Marcos López, Asado en Mendiolaza, 2001. Photo: Enrique Larreta Museum
Marcos López, Asado en Mendiolaza, 2001. Photo: Enrique Larreta Museum

In 2001, he made his version of The Last Supper “El asado mendiolaza”. This photograph shows a typical Argentinean asado. As it was presented just before the crisis that the country suffered in 2001, it produced comments such as “it was an omen, it was the last Argentinean asado”. “El asado mendiolaza” is currently on display at the Enrique Larreta Museum of Spanish Art.
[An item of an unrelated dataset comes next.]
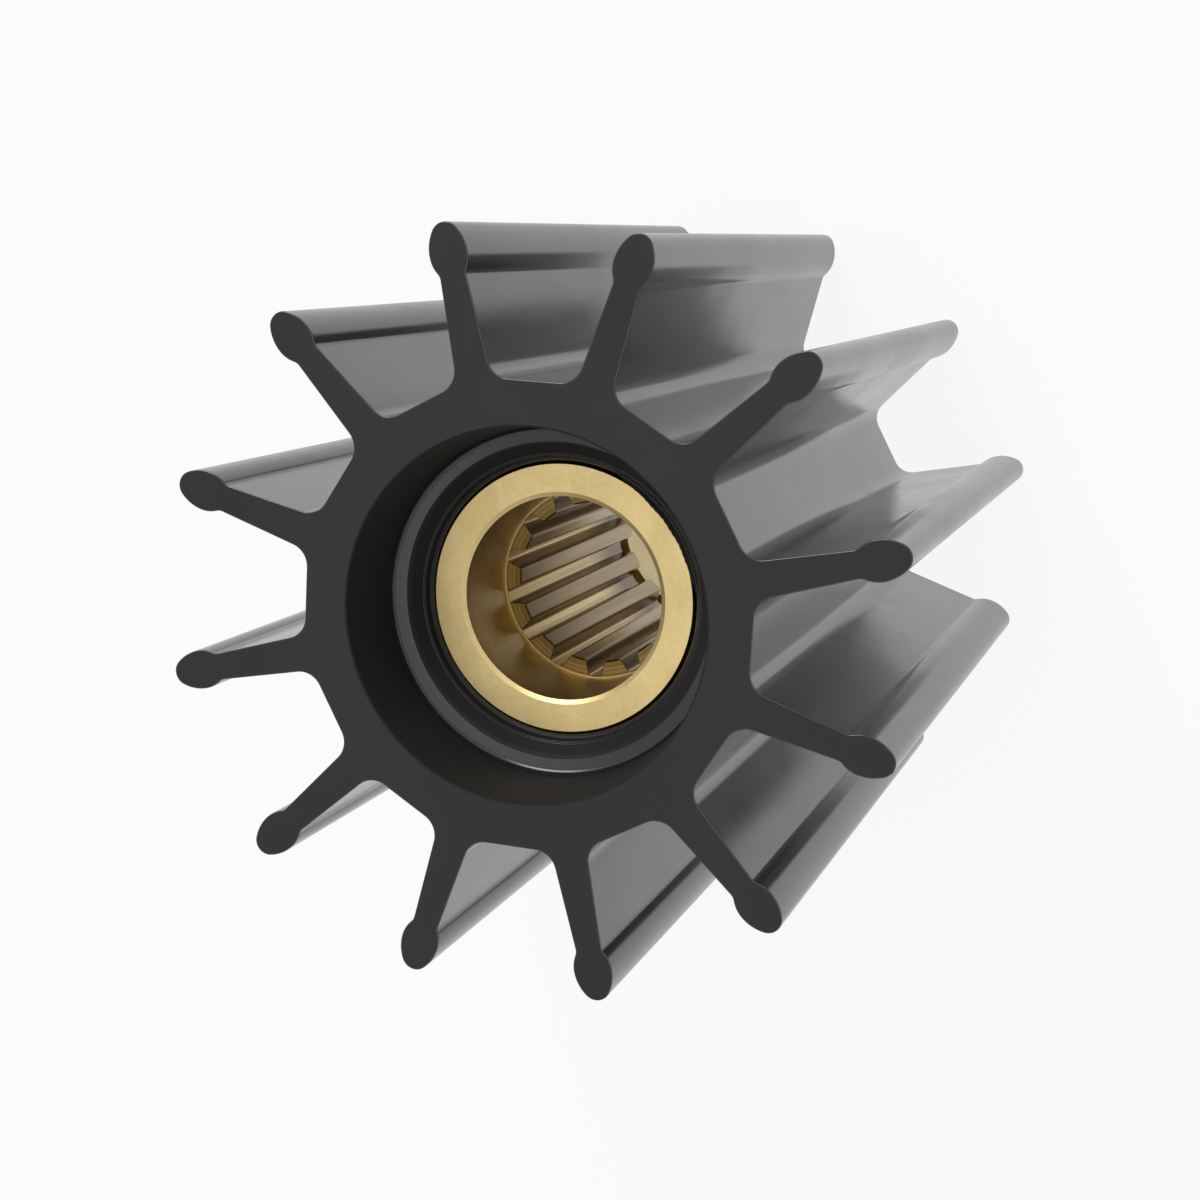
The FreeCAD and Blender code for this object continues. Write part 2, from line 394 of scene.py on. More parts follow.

López was awarded numerous prizes and acknowledgments, such as the Pilar Citoler International Photography Prize (2008) or the Platinum Konex for trajectory (2012). He has had several individual and group exhibitions in several countries in South America, Europe, and North America. He also published books such as Pop Latino (2000), Sub-realismo Criollo (2003), Retratos (1993 and reissued in 2006), El Jugador (2007), Pop Latino Plus (2007) and Marcos López Fotografías 1978 – 2010 (2010).

Adriana Minoliti

In her works, Adriana Minoliti uses painting, prints, design, video, and installation art. Born in Buenos Aires, Argentina on September 21, 1980, Minoliti is a visual artist focused on digital culture. Her pieces are described as “imagining a transhuman utopia in which the theories of gender can be applied to pictorial language”. Within her work, stand out themes such as the human body, gender issues, mixing eroticism, and geometry.

Adriana Minoliti, Figura sobre selva ,(2012. Photo: boladenieve.org.ar
Adriana Minoliti, Figura sobre selva ,(2012. Photo: boladenieve.org.ar

Minoliti became interested in the modern tradition of painting at a very young age. She graduated from the National School of Fine Arts Prilidiano Pueyrredón in Buenos Aires. She then studied for several years with Diana Aisenberg, and then took workshops with Miguel Harte in resin sculpture.

In 2005, she had his first individual exhibition at the Ruth Benzacar Gallery. She was the winner of the Curriculum 0 competition in 2004. She also conducted seminars with Julia Masvernat, Rodrigo Alonso, and Eva Grinstein among others.